1. Meg and the Disappearing Diamonds (1967)
2. Meg and the Secret of the Witch's Stairway (1967)
3. Meg and the Mystery of the Black-Magic Cave (1971)
4. Meg and the Ghost of the Hidden Springs (1970)
5. Meg and the Treasure Nobody Saw (1970)
6. Meg and the Mystery in Williamsburg (1972)

A Whitman Tween Age Book Meg books have illustrated board covers and no dust jacket. The volumes measure 83/8 × 51/2 inches, with an average length of 156 pages. There is more space between lines of print. Illustrations by Cliff Schule have more shading and detail; some are a two-page spread in full color. These Tween Age Books are not numbered.
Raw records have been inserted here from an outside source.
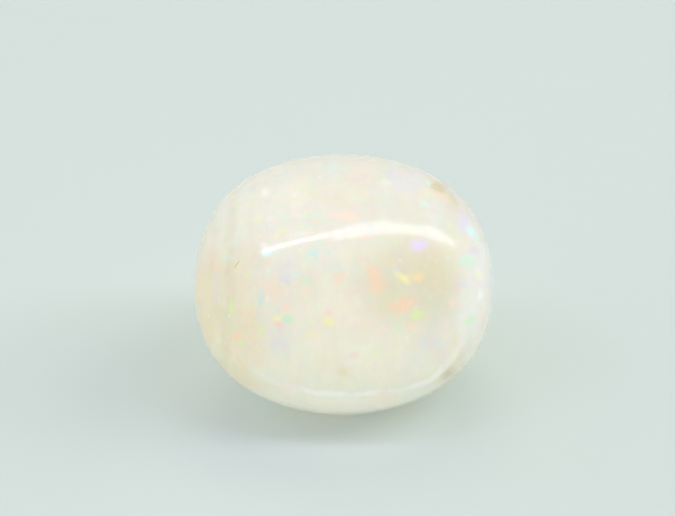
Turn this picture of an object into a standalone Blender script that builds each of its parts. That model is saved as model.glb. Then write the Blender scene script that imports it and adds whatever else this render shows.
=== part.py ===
"""A loose polished opal: one rounded, hand-ground stone that stands on a small flat base.

The stone is a squarish oval pebble. Its length lies along X, its depth along Y, and +Z points up.
The broad front face looks towards -Y and leans back. The origin is the middle of its box, at the base.
"""

import math

import bmesh
import bpy
from mathutils import Vector

MM = 0.001

# Driving dimensions, in millimetres and degrees, measured from the middle of the round blank.
BLANK_SEMI_AXES = Vector((6.48, 5.41, 5.23))
BLEND = 8.0
BASE_PLANE = -4.62

# Each soft face ground on the blank: compass heading from +X, tilt above level, distance.
GROUND_FACES = {
    "crown": (0.0, 90.0, 5.54),
    "underside": (0.0, -90.0, 6.20),
    "front": (-62.0, 32.0, 4.82),
    "back": (90.0, 8.0, 5.80),
    "left_end": (163.0, -9.0, 5.86),
    "right_end": (0.0, 4.0, 6.73),
}

# Facets round the stone and from pole to pole.
ROUND_STEPS = 72
HEIGHT_STEPS = 36

COLLECTION = "polished_opal"
STONE = "opal_stone"
MILKY_WHITE = (0.83, 0.79, 0.66, 1.0)
POLISH_ROUGHNESS = 0.08


def clear_scene():
    for obj in list(bpy.data.objects):
        bpy.data.objects.remove(obj, do_unlink=True)


def object_collection():
    made = bpy.data.collections.new(COLLECTION)
    bpy.context.scene.collection.children.link(made)
    return made


def opal_material():
    material = bpy.data.materials.new("milky_opal")
    material.use_nodes = True
    shader = material.node_tree.nodes["Principled BSDF"]
    shader.inputs["Base Color"].default_value = MILKY_WHITE
    shader.inputs["Roughness"].default_value = POLISH_ROUGHNESS
    shader.inputs["Metallic"].default_value = 0.0
    return material


def facing(heading, tilt):
    """Unit vector that points along a compass heading, raised by a tilt."""
    level = math.cos(math.radians(tilt))
    return Vector((
        level * math.cos(math.radians(heading)),
        level * math.sin(math.radians(heading)),
        math.sin(math.radians(tilt)),
    ))


def reach(direction):
    """Distance in millimetres from the blank's middle to the surface, along a unit direction.

    The oval blank and each ground face would alone stop a ray at a distance of its own. The
    inverse distances are joined by a power sum, which leaves each face soft and its edge round.
    """
    scaled = Vector(side / axis for side, axis in zip(direction, BLANK_SEMI_AXES))
    total = scaled.length ** BLEND
    for heading, tilt, distance in GROUND_FACES.values():
        total += max(direction.dot(facing(heading, tilt)) / distance, 0.0) ** BLEND
    return total ** (-1.0 / BLEND)


def grind_flat_base(mesh):
    """Cuts the underside off level and closes the cut with one flat face."""
    everything = mesh.verts[:] + mesh.edges[:] + mesh.faces[:]
    cut = bmesh.ops.bisect_plane(
        mesh,
        geom=everything,
        plane_co=(0.0, 0.0, BASE_PLANE * MM),
        plane_no=(0.0, 0.0, -1.0),
        clear_outer=True,
    )
    rim = [part for part in cut["geom_cut"] if isinstance(part, bmesh.types.BMEdge)]
    bmesh.ops.contextual_create(mesh, geom=rim)


def stand_on_origin(mesh):
    """Moves the stone so that the origin is the middle of its box, at the base."""
    places = [vert.co for vert in mesh.verts]
    middle_x = (min(p.x for p in places) + max(p.x for p in places)) / 2
    middle_y = (min(p.y for p in places) + max(p.y for p in places)) / 2
    shift = Vector((-middle_x, -middle_y, -BASE_PLANE * MM))
    bmesh.ops.translate(mesh, vec=shift, verts=mesh.verts)


def opal_stone(collection):
    mesh = bmesh.new()
    bmesh.ops.create_uvsphere(mesh, u_segments=ROUND_STEPS, v_segments=HEIGHT_STEPS, radius=1.0)
    for vert in mesh.verts:
        direction = vert.co.normalized()
        vert.co = direction * reach(direction) * MM
    grind_flat_base(mesh)
    stand_on_origin(mesh)
    bmesh.ops.recalc_face_normals(mesh, faces=mesh.faces)
    data = bpy.data.meshes.new(STONE)
    mesh.to_mesh(data)
    mesh.free()
    data.shade_smooth()
    data.set_sharp_from_angle(angle=math.radians(20))
    data.materials.append(opal_material())
    stone = bpy.data.objects.new(STONE, data)
    collection.objects.link(stone)
    return stone


def main():
    clear_scene()
    opal_stone(object_collection())


main()
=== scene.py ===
"""Finish, floor and lamps for a loose polished opal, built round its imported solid."""

import math

import bpy
import numpy as np
from bpy.props import FloatProperty, FloatVectorProperty, IntProperty, PointerProperty
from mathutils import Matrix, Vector


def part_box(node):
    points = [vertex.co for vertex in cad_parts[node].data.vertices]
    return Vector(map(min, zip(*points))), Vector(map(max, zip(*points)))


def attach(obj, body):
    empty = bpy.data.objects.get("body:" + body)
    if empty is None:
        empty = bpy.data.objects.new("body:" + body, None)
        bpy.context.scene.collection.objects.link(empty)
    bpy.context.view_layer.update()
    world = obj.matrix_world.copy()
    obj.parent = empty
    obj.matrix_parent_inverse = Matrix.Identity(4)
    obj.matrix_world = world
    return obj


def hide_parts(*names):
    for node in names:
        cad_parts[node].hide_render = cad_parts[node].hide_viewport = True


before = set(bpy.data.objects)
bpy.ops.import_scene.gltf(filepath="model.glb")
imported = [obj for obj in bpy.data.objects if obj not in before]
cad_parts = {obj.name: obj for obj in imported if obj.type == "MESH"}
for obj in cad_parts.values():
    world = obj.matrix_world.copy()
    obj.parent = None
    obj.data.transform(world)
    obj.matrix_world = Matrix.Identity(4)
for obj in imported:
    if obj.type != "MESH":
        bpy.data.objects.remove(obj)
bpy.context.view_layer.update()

bl_info = {
    "name": "Polished Opal Stone",
    "version": (1, 0, 0),
    "blender": (4, 5, 0),
    "location": "3D View > Sidebar > Opal",
    "description": "A loose polished opal with its pinpoint colour, on a pale lit floor",
    "category": "Add Mesh",
}

MM = 0.001
STONE_NODE = "opal_stone"
STONE_LOW, STONE_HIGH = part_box(STONE_NODE)

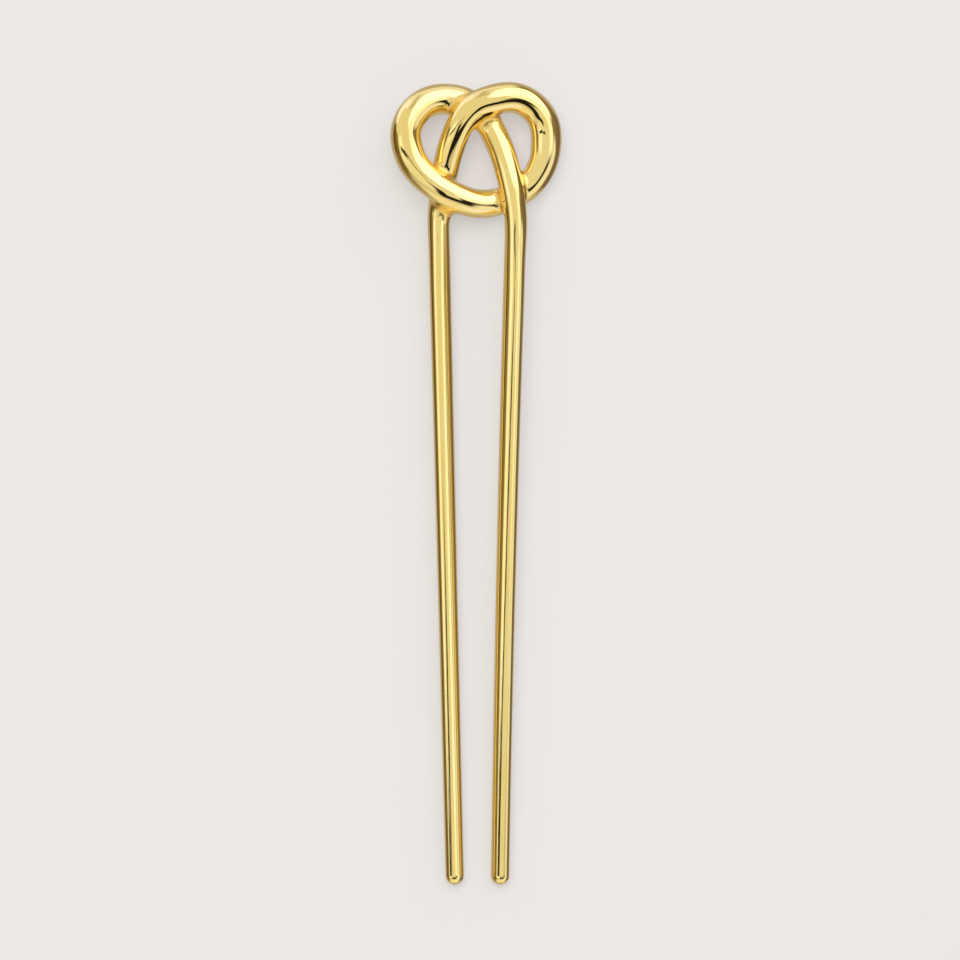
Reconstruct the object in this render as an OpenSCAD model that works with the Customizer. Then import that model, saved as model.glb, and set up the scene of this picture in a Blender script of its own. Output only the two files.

Western Publishing reprinted the series as paperbacks in 1978. The paperbacks went through enough editions for the price printed on the cover to go from 95¢ to $1.25.

Golden Press Meg paperbacks measure 73/8 × 47/8 inches, with an average length of 138 pages. The covers have a yellow background with new cover illustrations by Olindo Giacomini. Cliff Schule's illustrations are still used through the book. The illustrations are in one color, and are the line drawings used in A Whitman Mystery books. The spine and front cover-numbered Golden Press books are in this order:

1. Meg and the Disappearing Diamonds (1967, 1978)
2. Meg and the Secret of the Witch's Stairway (1967, 1978)
3. Meg and the Treasure Nobody Saw (1970, 1978)
4. Meg and the Ghost of the Hidden Springs (1970, 1978)
5. Meg and the Mystery of the Black-Magic Cave (1971, 1978)
6. Meg and the Mystery in Williamsburg (1972, 1978)

==Foreign editions==
The books were also translated into Spanish and Portuguese. These foreign editions were hardback books with a white cover and the Olinda Giacomini cover illustrations used on the Golden Press paperbacks. The Cliff Schule illustrations were inside the books. The Spanish and Portuguese translations were published in 1978, the same year as the Golden Press paperbacks.

In 1979 Dutch translations were published in paperback format, using the Cliff Schule illustrations.